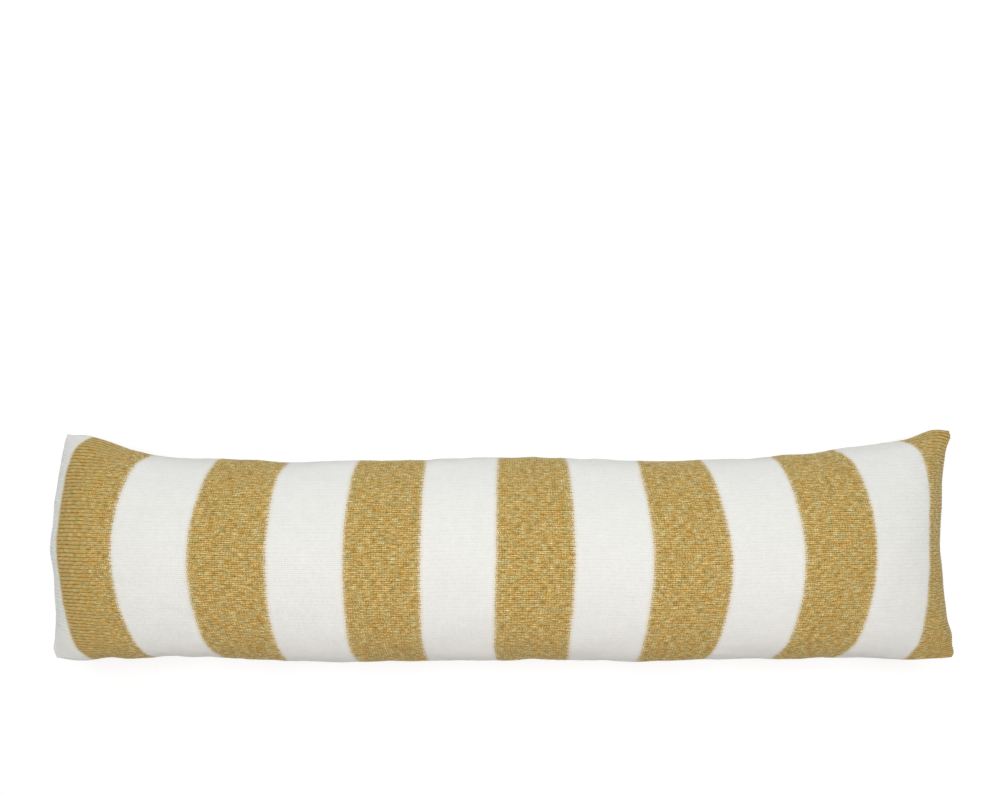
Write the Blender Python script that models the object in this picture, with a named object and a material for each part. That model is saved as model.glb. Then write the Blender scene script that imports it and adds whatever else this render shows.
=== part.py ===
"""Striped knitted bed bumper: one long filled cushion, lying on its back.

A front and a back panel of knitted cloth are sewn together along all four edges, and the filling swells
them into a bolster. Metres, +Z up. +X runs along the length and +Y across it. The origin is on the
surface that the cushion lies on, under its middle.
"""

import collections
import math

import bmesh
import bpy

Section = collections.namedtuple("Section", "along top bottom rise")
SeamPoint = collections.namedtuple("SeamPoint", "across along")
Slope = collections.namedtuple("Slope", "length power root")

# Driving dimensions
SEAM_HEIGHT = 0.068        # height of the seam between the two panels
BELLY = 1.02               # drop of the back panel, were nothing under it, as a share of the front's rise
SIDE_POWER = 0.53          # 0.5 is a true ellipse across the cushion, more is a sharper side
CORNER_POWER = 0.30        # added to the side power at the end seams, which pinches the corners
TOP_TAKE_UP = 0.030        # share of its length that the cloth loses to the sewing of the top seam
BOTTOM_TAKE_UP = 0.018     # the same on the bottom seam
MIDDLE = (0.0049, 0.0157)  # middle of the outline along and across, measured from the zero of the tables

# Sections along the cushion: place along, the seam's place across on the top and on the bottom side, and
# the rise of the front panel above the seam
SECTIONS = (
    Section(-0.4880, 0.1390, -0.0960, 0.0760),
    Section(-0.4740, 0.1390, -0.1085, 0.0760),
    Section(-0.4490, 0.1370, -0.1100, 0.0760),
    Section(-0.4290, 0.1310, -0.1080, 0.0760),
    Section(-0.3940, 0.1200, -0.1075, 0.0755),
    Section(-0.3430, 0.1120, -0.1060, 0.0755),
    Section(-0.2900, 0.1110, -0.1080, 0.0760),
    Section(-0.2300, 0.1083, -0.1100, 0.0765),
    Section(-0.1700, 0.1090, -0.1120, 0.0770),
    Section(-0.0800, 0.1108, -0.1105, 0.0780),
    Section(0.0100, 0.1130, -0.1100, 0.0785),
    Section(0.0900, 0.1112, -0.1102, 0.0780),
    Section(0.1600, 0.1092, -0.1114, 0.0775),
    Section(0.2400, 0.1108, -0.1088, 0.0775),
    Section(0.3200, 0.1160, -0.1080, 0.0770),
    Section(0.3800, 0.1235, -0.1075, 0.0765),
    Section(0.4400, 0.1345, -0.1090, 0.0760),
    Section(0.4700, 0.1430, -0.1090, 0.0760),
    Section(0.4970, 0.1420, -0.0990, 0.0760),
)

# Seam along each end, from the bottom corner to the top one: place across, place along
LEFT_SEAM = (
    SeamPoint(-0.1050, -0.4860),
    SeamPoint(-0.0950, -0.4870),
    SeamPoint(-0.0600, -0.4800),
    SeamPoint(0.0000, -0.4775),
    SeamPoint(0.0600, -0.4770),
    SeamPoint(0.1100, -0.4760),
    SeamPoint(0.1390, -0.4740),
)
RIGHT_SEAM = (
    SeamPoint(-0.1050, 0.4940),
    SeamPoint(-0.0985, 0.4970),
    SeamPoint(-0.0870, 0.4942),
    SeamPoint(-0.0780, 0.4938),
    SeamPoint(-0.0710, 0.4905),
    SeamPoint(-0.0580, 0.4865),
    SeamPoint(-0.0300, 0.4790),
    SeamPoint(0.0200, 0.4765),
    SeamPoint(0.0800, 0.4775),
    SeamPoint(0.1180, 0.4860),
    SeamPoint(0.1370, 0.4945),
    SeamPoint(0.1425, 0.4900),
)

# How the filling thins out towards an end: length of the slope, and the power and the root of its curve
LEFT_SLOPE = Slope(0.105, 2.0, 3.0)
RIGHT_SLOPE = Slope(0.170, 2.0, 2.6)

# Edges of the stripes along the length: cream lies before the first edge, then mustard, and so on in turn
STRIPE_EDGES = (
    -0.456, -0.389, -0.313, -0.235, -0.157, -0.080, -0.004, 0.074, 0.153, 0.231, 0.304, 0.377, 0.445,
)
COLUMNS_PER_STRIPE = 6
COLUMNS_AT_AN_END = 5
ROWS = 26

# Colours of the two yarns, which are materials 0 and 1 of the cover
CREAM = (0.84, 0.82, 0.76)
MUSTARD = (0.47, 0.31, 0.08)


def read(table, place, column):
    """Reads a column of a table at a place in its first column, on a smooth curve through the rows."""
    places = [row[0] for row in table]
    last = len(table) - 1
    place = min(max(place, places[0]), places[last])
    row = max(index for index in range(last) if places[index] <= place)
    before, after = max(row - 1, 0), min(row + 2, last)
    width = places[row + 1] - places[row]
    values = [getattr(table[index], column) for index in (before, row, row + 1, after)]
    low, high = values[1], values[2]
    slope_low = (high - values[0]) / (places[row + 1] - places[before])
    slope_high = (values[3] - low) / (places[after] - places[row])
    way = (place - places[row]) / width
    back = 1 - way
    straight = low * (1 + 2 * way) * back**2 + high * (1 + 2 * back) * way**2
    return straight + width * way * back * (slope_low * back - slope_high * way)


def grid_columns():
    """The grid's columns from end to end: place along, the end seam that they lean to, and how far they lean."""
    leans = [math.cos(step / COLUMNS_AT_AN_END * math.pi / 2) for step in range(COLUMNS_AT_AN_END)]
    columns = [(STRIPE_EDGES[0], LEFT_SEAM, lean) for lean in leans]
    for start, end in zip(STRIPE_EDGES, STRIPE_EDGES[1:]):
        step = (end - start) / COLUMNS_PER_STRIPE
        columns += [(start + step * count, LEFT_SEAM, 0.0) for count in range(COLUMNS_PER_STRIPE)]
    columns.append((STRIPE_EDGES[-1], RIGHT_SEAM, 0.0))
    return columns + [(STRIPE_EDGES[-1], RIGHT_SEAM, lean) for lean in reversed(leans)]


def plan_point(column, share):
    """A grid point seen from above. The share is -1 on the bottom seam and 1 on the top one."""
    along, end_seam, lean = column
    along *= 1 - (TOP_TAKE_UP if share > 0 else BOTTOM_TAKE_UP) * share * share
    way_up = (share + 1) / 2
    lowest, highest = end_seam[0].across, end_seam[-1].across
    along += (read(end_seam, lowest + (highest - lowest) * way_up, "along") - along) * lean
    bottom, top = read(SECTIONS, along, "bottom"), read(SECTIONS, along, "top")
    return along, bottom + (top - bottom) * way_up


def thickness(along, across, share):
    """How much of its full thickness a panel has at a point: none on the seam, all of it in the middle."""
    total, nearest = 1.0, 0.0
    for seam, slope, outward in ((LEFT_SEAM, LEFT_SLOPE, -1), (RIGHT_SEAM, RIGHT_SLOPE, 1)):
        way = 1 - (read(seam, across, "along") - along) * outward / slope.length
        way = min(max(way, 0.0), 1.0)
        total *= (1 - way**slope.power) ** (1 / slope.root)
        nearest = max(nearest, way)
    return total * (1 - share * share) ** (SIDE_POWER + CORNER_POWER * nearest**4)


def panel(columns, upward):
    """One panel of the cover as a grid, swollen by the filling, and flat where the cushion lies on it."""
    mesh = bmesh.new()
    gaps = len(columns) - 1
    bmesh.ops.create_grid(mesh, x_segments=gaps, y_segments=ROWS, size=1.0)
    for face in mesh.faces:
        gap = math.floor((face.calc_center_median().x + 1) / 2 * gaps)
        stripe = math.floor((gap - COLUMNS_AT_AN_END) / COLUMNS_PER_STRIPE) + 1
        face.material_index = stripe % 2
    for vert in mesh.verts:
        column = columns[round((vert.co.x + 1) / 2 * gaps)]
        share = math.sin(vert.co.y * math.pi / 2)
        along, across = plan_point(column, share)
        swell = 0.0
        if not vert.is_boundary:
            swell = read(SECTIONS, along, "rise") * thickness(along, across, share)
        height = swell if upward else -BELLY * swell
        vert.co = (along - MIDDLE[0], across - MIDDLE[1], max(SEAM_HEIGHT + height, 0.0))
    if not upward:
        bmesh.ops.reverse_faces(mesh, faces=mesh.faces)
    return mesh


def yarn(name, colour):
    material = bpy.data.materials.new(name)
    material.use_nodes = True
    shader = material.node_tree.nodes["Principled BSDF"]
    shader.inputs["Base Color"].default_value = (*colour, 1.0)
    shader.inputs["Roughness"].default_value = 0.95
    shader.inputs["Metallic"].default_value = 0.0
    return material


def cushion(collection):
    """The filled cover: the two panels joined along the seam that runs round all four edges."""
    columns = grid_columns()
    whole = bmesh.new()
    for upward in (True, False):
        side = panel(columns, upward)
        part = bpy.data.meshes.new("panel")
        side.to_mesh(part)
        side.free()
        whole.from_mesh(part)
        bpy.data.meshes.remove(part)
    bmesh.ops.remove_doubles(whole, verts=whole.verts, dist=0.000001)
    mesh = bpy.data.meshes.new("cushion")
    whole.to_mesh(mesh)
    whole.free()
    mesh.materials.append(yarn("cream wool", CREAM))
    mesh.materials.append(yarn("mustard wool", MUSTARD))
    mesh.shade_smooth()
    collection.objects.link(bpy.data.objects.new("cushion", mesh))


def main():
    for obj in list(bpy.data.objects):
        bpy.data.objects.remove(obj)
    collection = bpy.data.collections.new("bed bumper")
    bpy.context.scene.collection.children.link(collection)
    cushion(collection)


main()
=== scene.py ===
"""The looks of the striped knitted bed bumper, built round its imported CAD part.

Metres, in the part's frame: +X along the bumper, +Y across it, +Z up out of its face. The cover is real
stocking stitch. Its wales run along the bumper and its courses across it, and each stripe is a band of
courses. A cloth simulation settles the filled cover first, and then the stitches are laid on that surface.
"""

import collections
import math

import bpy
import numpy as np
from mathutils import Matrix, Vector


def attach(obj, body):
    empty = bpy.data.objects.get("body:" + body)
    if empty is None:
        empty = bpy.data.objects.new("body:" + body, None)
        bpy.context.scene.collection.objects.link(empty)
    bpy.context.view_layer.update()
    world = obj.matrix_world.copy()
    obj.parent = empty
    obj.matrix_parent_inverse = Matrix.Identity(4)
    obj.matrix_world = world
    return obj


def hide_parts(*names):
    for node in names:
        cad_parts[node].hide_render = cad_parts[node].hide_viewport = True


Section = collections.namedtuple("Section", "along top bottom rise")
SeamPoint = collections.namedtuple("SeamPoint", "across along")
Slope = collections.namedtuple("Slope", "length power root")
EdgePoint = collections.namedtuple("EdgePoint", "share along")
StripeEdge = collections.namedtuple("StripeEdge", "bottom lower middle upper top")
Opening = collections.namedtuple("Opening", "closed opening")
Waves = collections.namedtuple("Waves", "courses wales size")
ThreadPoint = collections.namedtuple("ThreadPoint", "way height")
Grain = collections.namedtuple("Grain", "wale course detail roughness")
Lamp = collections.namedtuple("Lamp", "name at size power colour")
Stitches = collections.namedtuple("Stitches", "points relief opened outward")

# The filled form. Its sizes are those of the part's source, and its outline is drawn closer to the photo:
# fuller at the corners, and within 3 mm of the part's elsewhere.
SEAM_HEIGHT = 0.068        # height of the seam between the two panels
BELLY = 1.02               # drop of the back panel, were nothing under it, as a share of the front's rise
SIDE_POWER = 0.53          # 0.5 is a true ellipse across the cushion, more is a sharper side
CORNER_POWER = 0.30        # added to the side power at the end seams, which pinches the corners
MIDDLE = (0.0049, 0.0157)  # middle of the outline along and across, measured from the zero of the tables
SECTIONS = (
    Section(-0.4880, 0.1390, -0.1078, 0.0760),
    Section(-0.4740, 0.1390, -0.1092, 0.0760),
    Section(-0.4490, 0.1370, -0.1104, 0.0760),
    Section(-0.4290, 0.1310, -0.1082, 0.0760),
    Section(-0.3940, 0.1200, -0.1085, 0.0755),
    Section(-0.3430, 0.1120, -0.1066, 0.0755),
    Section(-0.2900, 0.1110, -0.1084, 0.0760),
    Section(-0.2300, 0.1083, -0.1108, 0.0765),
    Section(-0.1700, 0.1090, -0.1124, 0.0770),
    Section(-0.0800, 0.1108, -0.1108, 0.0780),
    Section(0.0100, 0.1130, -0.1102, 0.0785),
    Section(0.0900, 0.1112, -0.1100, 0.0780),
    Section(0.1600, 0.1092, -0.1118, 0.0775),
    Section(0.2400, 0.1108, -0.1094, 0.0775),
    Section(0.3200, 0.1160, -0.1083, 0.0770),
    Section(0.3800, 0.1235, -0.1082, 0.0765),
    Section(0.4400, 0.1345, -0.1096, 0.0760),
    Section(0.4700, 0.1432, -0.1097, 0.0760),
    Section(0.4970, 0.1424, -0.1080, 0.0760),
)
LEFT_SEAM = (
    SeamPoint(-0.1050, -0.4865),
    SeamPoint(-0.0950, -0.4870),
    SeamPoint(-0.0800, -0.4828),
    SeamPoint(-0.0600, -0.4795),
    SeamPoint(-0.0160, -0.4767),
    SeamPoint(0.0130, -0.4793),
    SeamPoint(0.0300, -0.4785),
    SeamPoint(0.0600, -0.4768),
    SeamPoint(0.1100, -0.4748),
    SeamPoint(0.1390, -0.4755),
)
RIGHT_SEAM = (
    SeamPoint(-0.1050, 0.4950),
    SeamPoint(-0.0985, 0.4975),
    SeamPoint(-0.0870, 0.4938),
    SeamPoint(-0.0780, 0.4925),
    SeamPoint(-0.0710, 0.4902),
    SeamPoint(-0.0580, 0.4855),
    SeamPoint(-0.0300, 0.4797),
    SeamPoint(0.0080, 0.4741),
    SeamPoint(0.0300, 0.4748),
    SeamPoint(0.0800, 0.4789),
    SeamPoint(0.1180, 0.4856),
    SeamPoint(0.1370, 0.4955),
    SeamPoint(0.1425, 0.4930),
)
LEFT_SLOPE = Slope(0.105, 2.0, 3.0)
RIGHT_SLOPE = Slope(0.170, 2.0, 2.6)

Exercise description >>
Begin at the line containing "obj.parent = empty", end at the line containing "cad_parts[node].hide_render = cad_parts[node].hide_viewport", and reproduce every line in that range exactly, both ends included.

Final result >>
    obj.parent = empty
    obj.matrix_parent_inverse = Matrix.Identity(4)
    obj.matrix_world = world
    return obj


def hide_parts(*names):
    for node in names:
        cad_parts[node].hide_render = cad_parts[node].hide_viewport = True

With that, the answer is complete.